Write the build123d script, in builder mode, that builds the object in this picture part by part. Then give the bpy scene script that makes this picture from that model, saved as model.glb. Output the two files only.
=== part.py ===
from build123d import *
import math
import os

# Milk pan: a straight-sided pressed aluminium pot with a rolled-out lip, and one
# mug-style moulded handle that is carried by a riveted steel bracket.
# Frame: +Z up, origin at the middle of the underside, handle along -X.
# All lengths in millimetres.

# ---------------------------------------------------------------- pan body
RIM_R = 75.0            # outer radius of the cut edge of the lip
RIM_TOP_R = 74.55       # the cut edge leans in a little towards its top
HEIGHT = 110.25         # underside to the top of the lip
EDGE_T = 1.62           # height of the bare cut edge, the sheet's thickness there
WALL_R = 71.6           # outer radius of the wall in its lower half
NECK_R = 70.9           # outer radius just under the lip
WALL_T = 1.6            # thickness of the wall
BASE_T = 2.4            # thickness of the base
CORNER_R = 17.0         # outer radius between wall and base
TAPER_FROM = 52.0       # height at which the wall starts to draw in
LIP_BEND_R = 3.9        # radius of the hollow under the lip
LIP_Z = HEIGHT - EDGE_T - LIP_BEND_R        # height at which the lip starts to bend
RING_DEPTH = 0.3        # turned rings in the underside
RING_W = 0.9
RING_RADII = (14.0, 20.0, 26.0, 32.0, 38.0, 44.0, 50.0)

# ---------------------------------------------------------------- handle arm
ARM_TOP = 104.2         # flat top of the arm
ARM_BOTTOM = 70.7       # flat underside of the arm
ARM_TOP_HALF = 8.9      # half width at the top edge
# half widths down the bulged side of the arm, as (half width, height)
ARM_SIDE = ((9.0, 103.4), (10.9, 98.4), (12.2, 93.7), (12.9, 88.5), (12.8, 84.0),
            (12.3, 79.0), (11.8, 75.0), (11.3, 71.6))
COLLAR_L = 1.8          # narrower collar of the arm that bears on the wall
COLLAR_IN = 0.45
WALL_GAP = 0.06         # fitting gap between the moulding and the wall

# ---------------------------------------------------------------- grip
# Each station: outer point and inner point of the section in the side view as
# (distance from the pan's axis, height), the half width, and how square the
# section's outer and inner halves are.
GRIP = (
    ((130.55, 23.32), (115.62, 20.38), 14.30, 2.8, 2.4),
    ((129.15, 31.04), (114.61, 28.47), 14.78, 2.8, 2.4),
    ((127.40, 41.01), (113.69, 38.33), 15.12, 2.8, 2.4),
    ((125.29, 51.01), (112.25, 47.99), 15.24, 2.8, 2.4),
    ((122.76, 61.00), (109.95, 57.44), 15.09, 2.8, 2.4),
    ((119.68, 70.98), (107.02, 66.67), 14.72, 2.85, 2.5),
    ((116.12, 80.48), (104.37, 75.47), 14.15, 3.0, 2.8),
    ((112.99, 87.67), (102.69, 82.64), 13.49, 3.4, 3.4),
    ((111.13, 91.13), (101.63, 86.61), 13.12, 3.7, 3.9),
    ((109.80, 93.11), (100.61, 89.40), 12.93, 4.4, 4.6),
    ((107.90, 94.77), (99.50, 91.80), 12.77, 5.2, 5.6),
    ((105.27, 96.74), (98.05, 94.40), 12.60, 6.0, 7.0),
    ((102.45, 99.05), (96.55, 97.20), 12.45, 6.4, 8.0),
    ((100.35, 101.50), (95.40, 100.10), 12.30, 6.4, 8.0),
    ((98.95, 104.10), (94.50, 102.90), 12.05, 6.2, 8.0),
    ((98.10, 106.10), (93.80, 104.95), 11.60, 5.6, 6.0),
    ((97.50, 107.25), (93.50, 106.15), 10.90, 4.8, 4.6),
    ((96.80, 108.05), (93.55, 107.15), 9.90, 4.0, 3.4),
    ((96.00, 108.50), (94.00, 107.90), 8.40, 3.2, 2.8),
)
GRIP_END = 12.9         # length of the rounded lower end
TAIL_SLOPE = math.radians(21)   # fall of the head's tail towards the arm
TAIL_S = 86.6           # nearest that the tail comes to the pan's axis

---

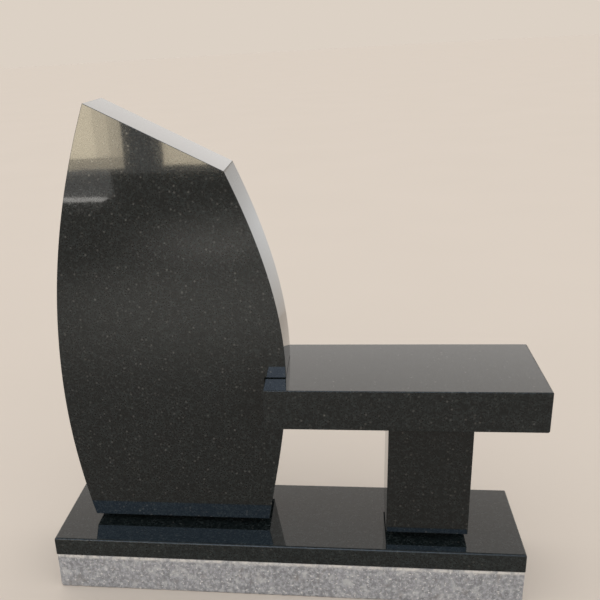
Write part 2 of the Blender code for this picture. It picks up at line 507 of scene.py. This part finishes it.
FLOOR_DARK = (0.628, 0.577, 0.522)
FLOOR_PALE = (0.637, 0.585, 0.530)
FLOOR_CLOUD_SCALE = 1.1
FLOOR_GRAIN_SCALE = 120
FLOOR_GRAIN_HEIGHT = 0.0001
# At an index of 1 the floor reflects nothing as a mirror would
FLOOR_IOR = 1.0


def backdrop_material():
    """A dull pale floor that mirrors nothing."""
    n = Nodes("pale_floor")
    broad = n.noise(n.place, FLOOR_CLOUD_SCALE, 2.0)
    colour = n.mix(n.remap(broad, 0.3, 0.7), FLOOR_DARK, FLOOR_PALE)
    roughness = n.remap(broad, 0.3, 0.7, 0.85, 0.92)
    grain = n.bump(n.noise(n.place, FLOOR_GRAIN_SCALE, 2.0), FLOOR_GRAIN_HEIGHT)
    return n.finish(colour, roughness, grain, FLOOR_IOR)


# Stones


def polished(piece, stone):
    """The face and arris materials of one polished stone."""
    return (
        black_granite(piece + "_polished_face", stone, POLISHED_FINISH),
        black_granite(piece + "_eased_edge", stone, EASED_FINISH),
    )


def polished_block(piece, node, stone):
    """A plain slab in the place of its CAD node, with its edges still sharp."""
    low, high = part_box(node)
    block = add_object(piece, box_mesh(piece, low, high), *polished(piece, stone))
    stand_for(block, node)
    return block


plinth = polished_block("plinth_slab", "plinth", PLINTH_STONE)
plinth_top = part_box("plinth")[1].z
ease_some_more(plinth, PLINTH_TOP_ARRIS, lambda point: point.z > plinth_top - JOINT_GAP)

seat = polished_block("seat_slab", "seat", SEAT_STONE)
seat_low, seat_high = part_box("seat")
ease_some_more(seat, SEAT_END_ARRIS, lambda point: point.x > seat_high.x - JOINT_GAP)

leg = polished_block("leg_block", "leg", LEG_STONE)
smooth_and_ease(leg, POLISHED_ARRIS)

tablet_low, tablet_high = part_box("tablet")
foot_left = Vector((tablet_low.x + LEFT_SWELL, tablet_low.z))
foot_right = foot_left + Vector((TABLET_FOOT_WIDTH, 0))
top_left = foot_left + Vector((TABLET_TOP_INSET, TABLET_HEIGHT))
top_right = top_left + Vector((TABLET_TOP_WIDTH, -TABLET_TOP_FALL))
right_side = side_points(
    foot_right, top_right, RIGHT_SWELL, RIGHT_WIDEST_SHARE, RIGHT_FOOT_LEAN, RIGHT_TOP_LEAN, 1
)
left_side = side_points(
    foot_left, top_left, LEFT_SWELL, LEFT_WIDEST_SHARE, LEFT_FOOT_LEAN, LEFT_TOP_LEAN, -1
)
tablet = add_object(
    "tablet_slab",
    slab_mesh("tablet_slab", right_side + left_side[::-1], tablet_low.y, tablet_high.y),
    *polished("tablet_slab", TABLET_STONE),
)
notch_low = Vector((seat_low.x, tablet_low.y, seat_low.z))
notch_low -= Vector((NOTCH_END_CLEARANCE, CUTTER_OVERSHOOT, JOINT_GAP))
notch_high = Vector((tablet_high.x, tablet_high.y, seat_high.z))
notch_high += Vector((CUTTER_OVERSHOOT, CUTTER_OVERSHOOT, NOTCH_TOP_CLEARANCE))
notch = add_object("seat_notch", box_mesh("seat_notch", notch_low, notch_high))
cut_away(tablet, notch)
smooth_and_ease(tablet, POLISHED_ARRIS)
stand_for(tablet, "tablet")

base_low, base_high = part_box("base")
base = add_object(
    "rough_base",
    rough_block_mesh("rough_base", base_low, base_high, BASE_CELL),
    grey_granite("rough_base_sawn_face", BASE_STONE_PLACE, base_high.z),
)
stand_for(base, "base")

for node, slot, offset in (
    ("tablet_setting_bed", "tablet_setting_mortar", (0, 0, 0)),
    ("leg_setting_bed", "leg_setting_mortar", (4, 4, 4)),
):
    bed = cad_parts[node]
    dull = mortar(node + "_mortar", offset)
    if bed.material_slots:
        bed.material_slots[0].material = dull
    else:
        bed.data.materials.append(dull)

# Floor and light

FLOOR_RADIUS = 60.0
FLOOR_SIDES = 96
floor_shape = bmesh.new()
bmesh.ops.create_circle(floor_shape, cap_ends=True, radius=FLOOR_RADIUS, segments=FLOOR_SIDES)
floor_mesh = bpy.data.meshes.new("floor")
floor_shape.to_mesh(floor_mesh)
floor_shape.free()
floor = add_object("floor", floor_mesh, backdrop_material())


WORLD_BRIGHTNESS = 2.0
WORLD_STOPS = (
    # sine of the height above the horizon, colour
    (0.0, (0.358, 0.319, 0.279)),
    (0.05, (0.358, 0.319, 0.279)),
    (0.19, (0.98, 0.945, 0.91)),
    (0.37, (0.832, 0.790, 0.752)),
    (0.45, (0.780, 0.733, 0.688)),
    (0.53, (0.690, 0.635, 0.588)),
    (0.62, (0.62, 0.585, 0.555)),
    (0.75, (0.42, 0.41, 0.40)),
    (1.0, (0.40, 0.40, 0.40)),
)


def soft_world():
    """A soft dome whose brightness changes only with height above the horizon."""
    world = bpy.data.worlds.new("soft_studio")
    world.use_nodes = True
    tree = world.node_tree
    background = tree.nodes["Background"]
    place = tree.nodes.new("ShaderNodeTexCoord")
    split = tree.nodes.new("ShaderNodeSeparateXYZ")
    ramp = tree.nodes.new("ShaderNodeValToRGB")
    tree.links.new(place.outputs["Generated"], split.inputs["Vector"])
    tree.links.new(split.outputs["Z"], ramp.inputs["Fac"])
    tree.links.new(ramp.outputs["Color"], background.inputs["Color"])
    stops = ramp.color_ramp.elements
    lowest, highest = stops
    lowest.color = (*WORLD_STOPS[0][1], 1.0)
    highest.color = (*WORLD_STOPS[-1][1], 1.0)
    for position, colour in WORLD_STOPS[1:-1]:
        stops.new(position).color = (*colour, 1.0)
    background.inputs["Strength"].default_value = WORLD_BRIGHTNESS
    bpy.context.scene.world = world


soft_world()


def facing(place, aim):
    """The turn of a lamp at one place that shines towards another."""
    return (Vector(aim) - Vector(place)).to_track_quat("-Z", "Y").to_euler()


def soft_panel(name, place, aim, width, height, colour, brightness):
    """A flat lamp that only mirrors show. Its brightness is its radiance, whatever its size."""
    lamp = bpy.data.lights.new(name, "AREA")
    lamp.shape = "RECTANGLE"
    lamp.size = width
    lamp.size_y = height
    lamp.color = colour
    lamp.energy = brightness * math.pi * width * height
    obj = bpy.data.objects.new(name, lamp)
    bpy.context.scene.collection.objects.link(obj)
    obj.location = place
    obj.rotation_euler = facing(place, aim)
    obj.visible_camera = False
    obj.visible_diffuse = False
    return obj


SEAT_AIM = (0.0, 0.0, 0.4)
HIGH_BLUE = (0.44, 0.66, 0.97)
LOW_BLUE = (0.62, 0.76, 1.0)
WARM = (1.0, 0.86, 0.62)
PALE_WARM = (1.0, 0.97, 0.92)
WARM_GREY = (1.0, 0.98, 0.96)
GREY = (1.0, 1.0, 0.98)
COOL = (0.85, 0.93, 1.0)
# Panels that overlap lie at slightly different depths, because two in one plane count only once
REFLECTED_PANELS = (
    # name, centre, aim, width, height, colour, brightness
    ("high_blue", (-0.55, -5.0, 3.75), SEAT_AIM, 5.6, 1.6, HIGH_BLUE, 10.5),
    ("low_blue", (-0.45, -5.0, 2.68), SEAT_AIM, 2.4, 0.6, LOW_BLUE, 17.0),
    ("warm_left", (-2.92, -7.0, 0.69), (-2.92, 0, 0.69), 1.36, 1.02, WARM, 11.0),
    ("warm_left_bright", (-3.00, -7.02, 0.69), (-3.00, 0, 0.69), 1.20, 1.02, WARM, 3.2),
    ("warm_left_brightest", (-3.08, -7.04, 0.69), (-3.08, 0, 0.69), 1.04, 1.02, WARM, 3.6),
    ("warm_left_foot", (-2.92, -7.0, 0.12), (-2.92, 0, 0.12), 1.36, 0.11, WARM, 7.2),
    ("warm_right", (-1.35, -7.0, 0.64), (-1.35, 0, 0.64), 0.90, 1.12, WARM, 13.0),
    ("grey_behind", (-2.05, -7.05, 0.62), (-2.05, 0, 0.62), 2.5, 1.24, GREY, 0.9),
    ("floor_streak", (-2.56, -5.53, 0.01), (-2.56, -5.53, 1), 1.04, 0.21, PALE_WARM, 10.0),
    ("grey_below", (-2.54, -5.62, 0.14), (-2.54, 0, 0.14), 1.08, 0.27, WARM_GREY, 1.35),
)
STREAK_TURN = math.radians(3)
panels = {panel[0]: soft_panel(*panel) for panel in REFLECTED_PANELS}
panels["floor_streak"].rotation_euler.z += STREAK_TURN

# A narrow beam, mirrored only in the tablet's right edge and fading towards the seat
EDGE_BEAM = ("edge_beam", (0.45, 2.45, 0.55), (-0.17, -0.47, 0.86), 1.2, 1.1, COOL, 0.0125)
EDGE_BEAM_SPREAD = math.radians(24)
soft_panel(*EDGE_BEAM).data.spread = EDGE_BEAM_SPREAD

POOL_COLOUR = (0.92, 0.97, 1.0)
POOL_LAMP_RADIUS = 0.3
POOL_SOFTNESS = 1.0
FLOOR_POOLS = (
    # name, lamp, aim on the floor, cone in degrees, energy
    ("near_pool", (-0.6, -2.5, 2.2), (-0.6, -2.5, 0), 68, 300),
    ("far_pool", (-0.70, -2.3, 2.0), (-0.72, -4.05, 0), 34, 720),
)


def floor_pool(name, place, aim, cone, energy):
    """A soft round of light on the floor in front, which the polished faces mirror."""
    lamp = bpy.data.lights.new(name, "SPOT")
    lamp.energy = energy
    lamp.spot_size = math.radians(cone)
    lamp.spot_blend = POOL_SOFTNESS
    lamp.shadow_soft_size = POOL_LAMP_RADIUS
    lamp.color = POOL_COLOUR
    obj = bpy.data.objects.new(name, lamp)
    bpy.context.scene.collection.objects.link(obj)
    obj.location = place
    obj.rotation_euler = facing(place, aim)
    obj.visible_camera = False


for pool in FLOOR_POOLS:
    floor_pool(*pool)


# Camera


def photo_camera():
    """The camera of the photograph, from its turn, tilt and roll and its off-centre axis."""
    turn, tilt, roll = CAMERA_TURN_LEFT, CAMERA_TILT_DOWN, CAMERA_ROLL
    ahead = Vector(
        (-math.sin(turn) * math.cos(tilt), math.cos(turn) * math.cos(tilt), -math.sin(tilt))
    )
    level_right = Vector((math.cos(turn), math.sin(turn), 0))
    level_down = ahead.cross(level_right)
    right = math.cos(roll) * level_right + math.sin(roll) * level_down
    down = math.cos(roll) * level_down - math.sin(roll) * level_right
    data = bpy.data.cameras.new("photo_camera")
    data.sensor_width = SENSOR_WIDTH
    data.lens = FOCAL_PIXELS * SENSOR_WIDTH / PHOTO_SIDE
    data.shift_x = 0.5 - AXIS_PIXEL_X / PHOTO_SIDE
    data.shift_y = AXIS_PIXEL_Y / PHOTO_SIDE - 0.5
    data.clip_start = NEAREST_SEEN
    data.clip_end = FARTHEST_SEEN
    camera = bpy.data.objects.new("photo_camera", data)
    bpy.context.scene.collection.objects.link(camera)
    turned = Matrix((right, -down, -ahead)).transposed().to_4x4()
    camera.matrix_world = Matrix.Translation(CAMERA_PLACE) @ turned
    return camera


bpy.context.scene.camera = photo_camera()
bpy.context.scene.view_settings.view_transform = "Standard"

◆ Goal of the exercise ◆
Only the lines from the one holding "Write the build123d" through the one holding "RING_RADII = (14.0, 20.0, 26.0, 32.0, 38.0, 44.0, 50.0)" are wanted; retype them exactly.

◆ Solution ◆
Write the build123d script, in builder mode, that builds the object in this picture part by part. Then give the bpy scene script that makes this picture from that model, saved as model.glb. Output the two files only.
=== part.py ===
from build123d import *
import math
import os

# Milk pan: a straight-sided pressed aluminium pot with a rolled-out lip, and one
# mug-style moulded handle that is carried by a riveted steel bracket.
# Frame: +Z up, origin at the middle of the underside, handle along -X.
# All lengths in millimetres.

# ---------------------------------------------------------------- pan body
RIM_R = 75.0            # outer radius of the cut edge of the lip
RIM_TOP_R = 74.55       # the cut edge leans in a little towards its top
HEIGHT = 110.25         # underside to the top of the lip
EDGE_T = 1.62           # height of the bare cut edge, the sheet's thickness there
WALL_R = 71.6           # outer radius of the wall in its lower half
NECK_R = 70.9           # outer radius just under the lip
WALL_T = 1.6            # thickness of the wall
BASE_T = 2.4            # thickness of the base
CORNER_R = 17.0         # outer radius between wall and base
TAPER_FROM = 52.0       # height at which the wall starts to draw in
LIP_BEND_R = 3.9        # radius of the hollow under the lip
LIP_Z = HEIGHT - EDGE_T - LIP_BEND_R        # height at which the lip starts to bend
RING_DEPTH = 0.3        # turned rings in the underside
RING_W = 0.9
RING_RADII = (14.0, 20.0, 26.0, 32.0, 38.0, 44.0, 50.0)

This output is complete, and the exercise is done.